Zachodnie media nie mają już złudzeń co do Kim Dzong Una i Korei Płn.
Próba rakietowa Korei Płn. powinna rozwiać wszelkie złudzenia, że jej nowy lider, kształcony w Szwajcarii Kim Dzong Un, jest bardziej ugodowy i otwarty na współpracę ze społecznością międzynarodową niż jego ojciec - piszą zachodnie dzienniki.
13.12.2012 11:05
"New York Times" podkreśla, że choć Phenian nie potrafi wykarmić własnych obywateli, dołączył do krajów, dysponujących pieniędzmi i fachową wiedzą, które są w stanie wybudować i wystrzelić rakietę dalekiego zasięgu i umieścić na orbicie satelitę. - To zła wiadomość dla mieszkańców Korei Północnej, którzy cierpią, ponieważ są pozbawieni podstawowych dóbr przez brutalny reżim, a także dla regionu, który po raz kolejny będzie musiał poskromić agresję Korei Północnej - dodaje nowojorski dziennik.

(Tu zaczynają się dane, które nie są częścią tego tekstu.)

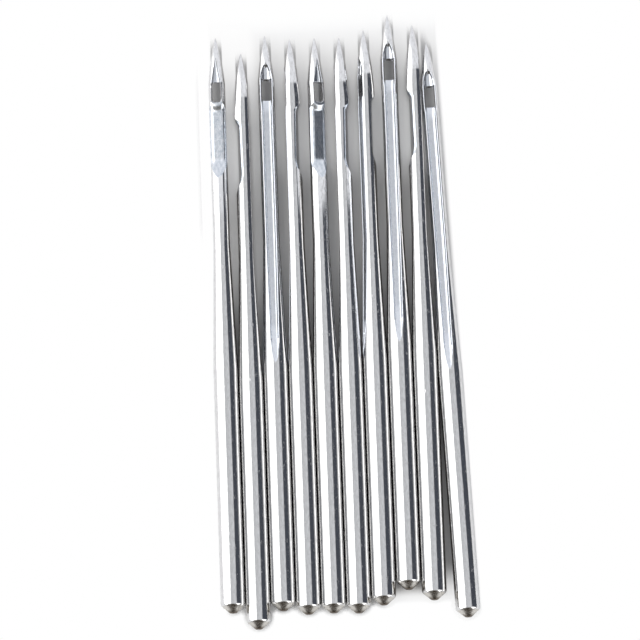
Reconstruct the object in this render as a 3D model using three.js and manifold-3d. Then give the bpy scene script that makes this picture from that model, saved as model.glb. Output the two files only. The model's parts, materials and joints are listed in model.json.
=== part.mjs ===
// Ten industrial sewing machine needles lying side by side, points away from the viewer.
// Each is one piece of steel: round shank, long conical shoulder, thin blade with a thread
// groove on one side, an eye, a scarf cut out of the other side, and a slender point.
// Millimetres, +Z up. A needle is made along +Y, butt at y = 0, groove towards +Z.

import * as THREE from "three";
import { mergeVertices } from "three/addons/utils/BufferGeometryUtils.js";
import Module from "manifold-3d";

// Turned body
const LENGTH = 38.5;
const SHANK_DIAMETER = 1.62;
const SHANK_LENGTH = 16.2;
const SHOULDER_LENGTH = 8.2;
const BLADE_DIAMETER = 1.1;
const POINT_LENGTH = 3.9;
const POINT_FULLNESS = 0.8; // 1 is a sine ogive, less is fuller
const BUTT_CHAMFER = 0.52;
const BUTT_FLAT_DIAMETER = 0.58;

// Eye, with its distance from the point to its near edge
const EYE_TO_POINT = 3.08;
const EYE_LENGTH = 1.33;
const EYE_WIDTH = 0.62;
const EYE_CORNER = 0.2;

// Long groove, from an arch above the eye down to the thick end of the shoulder
const GROOVE_WIDTH = 0.58;
const GROOVE_DEPTH = 0.45;
const GROOVE_END_WIDTH = 0.5;
const GROOVE_END_DEPTH = 0.34;
const GROOVE_TO_SHANK = 0.4;
const ARCH_LENGTH = 1.22;
const ARCH_STEP = 0.4; // steep stretch at the tip of the arch
const EYE_GROOVE_MARGIN = 0.025;

// Short channel above the eye on the scarf side
const CHANNEL_LENGTH = 1.75;
const CHANNEL_WIDTH = 0.54;
const CHANNEL_DEPTH = 0.37;

// Scarf, below the eye on the back
const LIP_LENGTH = 0.64; // eye edge to the foot of the lip
const LIP_WIDTH = 0.8;
const LIP_STEP = 0.05; // how far the lip's round end stands above the scarf
const SCARF_FLAT_LENGTH = 3.33;
const SCARF_RAMP_LENGTH = 1.2;
const SCARF_DEPTH_AT_LIP = 0.26;
const SCARF_DEPTH = 0.34;

// The row
const GAP = 0.02; // between neighbours where they all but touch
const LOOSE_GAP = 0.53; // between the last two butts

// How each needle lies: its turn about its own axis from groove up, its shift towards the
// points, and the extra room at its butt, which leans it against the needle before it.
const NEEDLES = [
  { name: "needle_01", turn: 174, shift: 0.23, splay: 0 },
  { name: "needle_02", turn: 90, shift: -0.88, splay: 0 },
  { name: "needle_03", turn: 2, shift: 0.27, splay: 0 },
  { name: "needle_04", turn: -90, shift: -0.02, splay: 0 },
  { name: "needle_05", turn: 203, shift: 0.02, splay: 0 },
  { name: "needle_06", turn: -88, shift: -0.04, splay: 0 },
  { name: "needle_07", turn: -65, shift: 0.43, splay: 0 },
  { name: "needle_08", turn: 0, shift: 1.39, splay: 0.015 },
  { name: "needle_09", turn: 92, shift: 0.65, splay: 0.01 },
  { name: "needle_10", turn: -3, shift: -0.55, splay: LOOSE_GAP, looseAtButt: true },
];

// Fineness of the solids
const SIDES = 24;
const POINT_RINGS = 7;
const CURVE_STEPS = 5;

const SHANK_RADIUS = SHANK_DIAMETER / 2;
const BLADE_RADIUS = BLADE_DIAMETER / 2;
const EYE_TOP = LENGTH - EYE_TO_POINT;
const EYE_BOTTOM = EYE_TOP - EYE_LENGTH;
const CLEAR = SHANK_DIAMETER; // cutters stand this far out of the body

const wasm = await Module();
wasm.setup();

// A three.js geometry as a solid that can be joined and cut.
function solid(geometry) {
  const bare = geometry.clone();
  bare.deleteAttribute("normal");
  bare.deleteAttribute("uv");
  const merged = mergeVertices(bare, 1e-5);
  const mesh = new wasm.Mesh({
    numProp: 3,
    vertProperties: merged.attributes.position.array,
    triVerts: new Uint32Array(merged.index.array),
  });
  return new wasm.Manifold(mesh);
}

// The other way round, with flat shading.
function geometryOf(made) {
  const mesh = made.getMesh();
  const geometry = new THREE.BufferGeometry();
  geometry.setAttribute("position", new THREE.BufferAttribute(mesh.vertProperties, 3));
  geometry.setIndex(new THREE.BufferAttribute(mesh.triVerts, 1));
  const flat = geometry.toNonIndexed();
  flat.computeVertexNormals();
  return flat;
}

// Everything inside an outline seen from above, between two heights.
function planCutter(outline, low, high) {
  const geometry = new THREE.ExtrudeGeometry(outline, {
    depth: high - low,
    bevelEnabled: false,
    curveSegments: CURVE_STEPS,
  });
  return solid(geometry.translate(0, 0, low));
}

// Everything inside an outline seen from the side, given as [y, z] corners, right across.
function sideCutter(corners) {
  const outline = new THREE.Shape(corners.map(([y, z]) => new THREE.Vector2(y, z)));
  const geometry = new THREE.ExtrudeGeometry(outline, { depth: 2 * CLEAR, bevelEnabled: false });
  const across = new THREE.Matrix4().makeBasis(
    new THREE.Vector3(0, 1, 0),
    new THREE.Vector3(0, 0, 1),
    new THREE.Vector3(1, 0, 0),
  );
  return solid(geometry.applyMatrix4(across).translate(-CLEAR, 0, 0));
}

// Radius of the point at a distance from its tip.
function pointRadius(fromTip) {
  const share = Math.sin((Math.PI / 2) * (fromTip / POINT_LENGTH));
  return BLADE_RADIUS * share ** POINT_FULLNESS;
}

// The turned body. Its flats lie at the true radius, one of them facing straight down.
function bodySolid() {
  const profile = [
    [0, 0],
    [BUTT_FLAT_DIAMETER / 2, 0],
    [SHANK_RADIUS, BUTT_CHAMFER],
    [SHANK_RADIUS, SHANK_LENGTH],
    [BLADE_RADIUS, SHANK_LENGTH + SHOULDER_LENGTH],
  ];
  for (let ring = POINT_RINGS; ring > 0; ring -= 1) {
    const fromTip = POINT_LENGTH * (ring / POINT_RINGS) ** 1.5;
    profile.push([pointRadius(fromTip), LENGTH - fromTip]);
  }
  profile.push([0, LENGTH]);
  const halfSide = Math.PI / SIDES;
  const points = profile.map(([r, y]) => new THREE.Vector2(r / Math.cos(halfSide), y));
  return solid(new THREE.LatheGeometry(points, SIDES, halfSide));
}

// Outline of the long groove: pointed arch above the eye, straight sides, round end.
function grooveOutline() {
  const atEye = EYE_WIDTH / 2 + EYE_GROOVE_MARGIN;
  const half = GROOVE_WIDTH / 2;
  const endHalf = GROOVE_END_WIDTH / 2;
  const archTip = EYE_TOP + ARCH_LENGTH;
  const archKnee = archTip - ARCH_LENGTH / 4;
  const end = SHANK_LENGTH + GROOVE_TO_SHANK + endHalf;
  const outline = new THREE.Shape();
  outline.moveTo(0, archTip);
  outline.quadraticCurveTo(-atEye / 2, archKnee, -atEye, EYE_TOP);
  outline.lineTo(-atEye, EYE_BOTTOM);
  outline.lineTo(-half, EYE_BOTTOM - atEye);
  outline.lineTo(-half, SHANK_LENGTH + SHOULDER_LENGTH);
  outline.lineTo(-endHalf, end);
  outline.absarc(0, end, endHalf, Math.PI, 2 * Math.PI, false);
  outline.lineTo(half, SHANK_LENGTH + SHOULDER_LENGTH);
  outline.lineTo(half, EYE_BOTTOM - atEye);
  outline.lineTo(atEye, EYE_BOTTOM);
  outline.lineTo(atEye, EYE_TOP);
  outline.quadraticCurveTo(atEye / 2, archKnee, 0, archTip);
  return outline;
}

// Long groove: its floor falls steeply at the arch, runs level and rises along the shoulder.
function grooveCutter() {
  const floor = BLADE_RADIUS - GROOVE_DEPTH;
  const archTip = EYE_TOP + ARCH_LENGTH;
  const rampTop = pointRadius(LENGTH - archTip + ARCH_STEP) / 2;
  const shoulderTop = SHANK_LENGTH + SHOULDER_LENGTH;
  const side = sideCutter([
    [SHANK_LENGTH, SHANK_RADIUS - GROOVE_END_DEPTH],
    [shoulderTop, floor],
    [EYE_TOP, floor],
    [archTip - ARCH_STEP, rampTop],
    [archTip, BLADE_RADIUS],
    [archTip, CLEAR],
    [SHANK_LENGTH, CLEAR],
  ]);
  return planCutter(grooveOutline(), -BLADE_RADIUS, CLEAR).intersect(side);
}

// Eye: a slot with rounded corners, right through.
function eyeCutter() {
  const half = EYE_WIDTH / 2;
  const outline = new THREE.Shape();
  outline.moveTo(half, EYE_BOTTOM + half);
  outline.lineTo(half, EYE_TOP - EYE_CORNER);
  outline.absarc(half - EYE_CORNER, EYE_TOP - EYE_CORNER, EYE_CORNER, 0, Math.PI / 2, false);
  outline.absarc(EYE_CORNER - half, EYE_TOP - EYE_CORNER, EYE_CORNER, Math.PI / 2, Math.PI, false);
  outline.lineTo(-half, EYE_BOTTOM + half);
  outline.absarc(0, EYE_BOTTOM + half, half, Math.PI, 2 * Math.PI, false);
  return planCutter(outline, -CLEAR, CLEAR);
}

// Short channel on the back, a narrow point that widens down to the eye.
function channelCutter() {
  const half = CHANNEL_WIDTH / 2;
  const tip = EYE_TOP + CHANNEL_LENGTH;
  const outline = new THREE.Shape();
  outline.moveTo(0, tip);
  outline.quadraticCurveTo(-half / 2, EYE_TOP + CHANNEL_LENGTH / 2, -half, EYE_TOP);
  outline.lineTo(-half, EYE_TOP - EYE_CORNER);
  outline.lineTo(half, EYE_TOP - EYE_CORNER);
  outline.lineTo(half, EYE_TOP);
  outline.quadraticCurveTo(half / 2, EYE_TOP + CHANNEL_LENGTH / 2, 0, tip);
  const side = sideCutter([
    [EYE_TOP - EYE_CORNER, -CLEAR],
    [tip, -CLEAR],
    [tip, -pointRadius(LENGTH - tip)],
    [EYE_TOP, CHANNEL_DEPTH - BLADE_RADIUS],
    [EYE_TOP - EYE_CORNER, CHANNEL_DEPTH - BLADE_RADIUS],
  ]);
  return planCutter(outline, -CLEAR, 0).intersect(side);
}

// Lip: a tongue with a round end that slopes from the eye's edge down to the scarf.
function lipSolid() {
  const half = LIP_WIDTH / 2;
  const foot = EYE_BOTTOM - LIP_LENGTH;
  const outline = new THREE.Shape();
  outline.moveTo(half, EYE_BOTTOM + half);
  outline.lineTo(-half, EYE_BOTTOM + half);
  outline.lineTo(-half, foot + half);
  outline.absarc(0, foot + half, half, Math.PI, 2 * Math.PI, false);
  const side = sideCutter([
    [foot, 0],
    [foot, SCARF_DEPTH_AT_LIP - LIP_STEP - BLADE_RADIUS],
    [EYE_BOTTOM, -BLADE_RADIUS],
    [EYE_BOTTOM + half, -BLADE_RADIUS],
    [EYE_BOTTOM + half, 0],
  ]);
  return planCutter(outline, -CLEAR, CLEAR).intersect(side);
}

// Scarf: a shallow flat that deepens towards the shank and ramps out, less the lip.
function scarfCutter() {
  const foot = EYE_BOTTOM - LIP_LENGTH;
  const deepest = foot - SCARF_FLAT_LENGTH;
  const side = sideCutter([
    [deepest - SCARF_RAMP_LENGTH, -BLADE_RADIUS - GAP],
    [deepest - SCARF_RAMP_LENGTH, -CLEAR],
    [EYE_BOTTOM, -CLEAR],
    [EYE_BOTTOM, SCARF_DEPTH_AT_LIP - BLADE_RADIUS],
    [foot, SCARF_DEPTH_AT_LIP - BLADE_RADIUS],
    [deepest, SCARF_DEPTH - BLADE_RADIUS],
  ]);
  return side.subtract(lipSolid());
}

// One needle, with its cuts turned about the body.
function needleGeometry(body, cuts, turn) {
  return geometryOf(body.subtract(cuts.rotate([0, turn, 0])));
}

// A needle's line on the table: how far right its axis is at a given y.
function axisAt(place, y) {
  return place.x - (y - place.y) * Math.tan(place.lean);
}

// Where each needle lies. Neighbours rest shank against shank. The last one lies with its
// blade against its neighbour's groove side and its butt apart.
function placeRow() {
  const places = [];
  for (const needle of NEEDLES) {
    const before = places.at(-1);
    const y = needle.shift;
    if (!before) {
      places.push({ x: 0, y, lean: 0 });
      continue;
    }
    const atButt = SHANK_DIAMETER + GAP + needle.splay;
    const grooveSide = Math.sqrt(BLADE_RADIUS ** 2 - (GROOVE_WIDTH / 2) ** 2);
    const touch = needle.looseAtButt ? BLADE_RADIUS + grooveSide + GAP : SHANK_DIAMETER + GAP;
    const run = needle.looseAtButt ? EYE_BOTTOM : SHANK_LENGTH;
    const lean = before.lean + Math.atan((atButt - touch) / run);
    places.push({ x: axisAt(before, y) + atButt, y, lean });
  }
  return places;
}

const steel = new THREE.MeshStandardMaterial({ color: 0xd4d6da, roughness: 0.16, metalness: 1 });
const body = bodySolid();
const cuts = grooveCutter().add(eyeCutter()).add(channelCutter()).add(scarfCutter());
const row = new THREE.Group();

placeRow().forEach((place, index) => {
  const { name, turn } = NEEDLES[index];
  const needle = new THREE.Mesh(needleGeometry(body, cuts, turn), steel.clone());
  needle.name = name;
  needle.position.set(place.x, place.y, SHANK_RADIUS);
  needle.rotation.z = place.lean;
  row.add(needle);
});

// The origin is in the middle of the row, on the table.
const box = new THREE.Box3().setFromObject(row, true);
const middle = box.getCenter(new THREE.Vector3());
row.position.set(-middle.x, -middle.y, -box.min.z);

export default row;
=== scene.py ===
"""Ten industrial sewing machine needles lying side by side on a pale floor.

One needle is modelled in millimetres with its butt at the origin, its point towards +Y and its
thread groove towards +Z. Ten copies of it are rolled, laid on their CAD nodes' places and dressed
in plated steel.
"""

from __future__ import annotations

import json
import logging
import math
from dataclasses import dataclass, field
from enum import Enum
from typing import Any, Callable

import bmesh
import bpy
from mathutils import Matrix, Vector


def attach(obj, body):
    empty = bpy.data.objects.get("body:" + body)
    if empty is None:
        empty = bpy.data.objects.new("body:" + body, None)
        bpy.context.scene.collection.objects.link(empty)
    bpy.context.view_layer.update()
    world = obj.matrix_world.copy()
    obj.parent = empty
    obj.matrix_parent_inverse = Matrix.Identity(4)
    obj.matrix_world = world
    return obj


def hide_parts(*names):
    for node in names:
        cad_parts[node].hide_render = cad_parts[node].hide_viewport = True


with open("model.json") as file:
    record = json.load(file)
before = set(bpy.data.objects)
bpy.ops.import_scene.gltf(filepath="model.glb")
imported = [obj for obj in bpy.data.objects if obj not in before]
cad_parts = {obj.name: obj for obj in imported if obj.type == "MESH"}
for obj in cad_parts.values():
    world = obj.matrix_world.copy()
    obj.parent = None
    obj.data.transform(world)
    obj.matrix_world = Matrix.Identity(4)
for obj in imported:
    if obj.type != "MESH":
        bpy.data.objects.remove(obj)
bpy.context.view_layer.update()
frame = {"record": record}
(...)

Jak odnotowuje "Washington Post", większość ekspertów sądzi, że Kim dążył do przeprowadzenia próby rakietowej, aby umocnić swą pozycję w kraju. Zbliża się rocznica śmierci jego ojca, Kim Dzong Ila, i trzeba było zrobić coś, co wyglądałoby na realizację obietnic reżimu, że rok 2012 będzie rokiem "siły i pomyślności".
Stare numery
Co więcej jest bardzo prawdopodobne, że nowy przywódca będzie powtarzał sztuczki swych poprzedników, ojca i dziadka, prowokując USA i Koreę Południową, by próbowały powstrzymać postępowanie Phenianu, przekupując reżim pieniędzmi i dostawami żywności. Korea Płn. już dawno nauczył się składać czcze obietnice odstąpienia od prób rakietowych lub zamrożenia programu nuklearnego w zamian za taką pomoc, którą inkasuje, po czym wycofuje się z obietnicy - pisze "WP".
Dziennik przypomina, że ostatnia próba rakietowa Korei Płn. nastąpiła w kwietniu, zaledwie kilka tygodni po uzgodnieniu z administracją prezydenta Baracka Obamy, że zamrozi swe programy w zamian za 240 tys. ton żywności (której ostatecznie nie dostarczono) i de facto uznanie przez USA nowego przywódcy w Phenianie. "Washington Post" prognozuje, że ostatecznie może skończyć się tak, że i tym razem Korea Płn. nie odczuje żadnych konsekwencji wyraźnego pogwałcenia rezolucji ONZ zakazujących jej prób rakietowych z użyciem technologii balistycznej.
Komentuje następnie, że w zbliżających się wyborach prezydenckich w Korei Płd. obaj czołowi kandydaci obiecali złagodzenie ostrej polityki obecnych władz wobec Phenianu. Nastąpić może wówczas powrót do "'słonecznej polityki' z lat 1998-2008, kiedy do Korei Północnej napływała pomoc, inwestycje i inne przywileje bez żadnych zmian po stronie reżimu, który więzi ok. 150 tys. własnych obywateli w obozach i głodzi większość pozostałych".
To nie Iran jest głównym zagrożeniem
Dlatego ostatnia udana próba rakietowa Korei Północnej, w wyniku której - jak podano - na orbitę okołoziemską wyniesiony został satelita meteorologiczny, musi rozwiać wszelkie nadzieje na współpracę Kim Dzong Una ze wspólnotą międzynarodową - pisze "Financial Times". Przeciwnie, można mieć wrażenie, że kontynuuje politykę nuklearną swojego zmarłego ojca.
"Ostatnio świat bardziej martwił się programem nuklearnym Iranu. Tymczasem to Korea Północna powinna budzić większe zaniepokojenie. Ma kilka obiektów do wzbogacania uranu i kilka bomb nuklearnych. Jest też bardziej niż Teheran zaawansowana w pracach nad pociskami balistycznymi" - zaznacza "FT". Podkreśla, że choć może zabrać jeszcze kilka lat, zanim Korea Północna rozwinie technologię pocisków z głowicami nuklearnymi, najnowsza próba rakietowa nie może przejść bez konsekwencji, jak to stało się w kwietniu.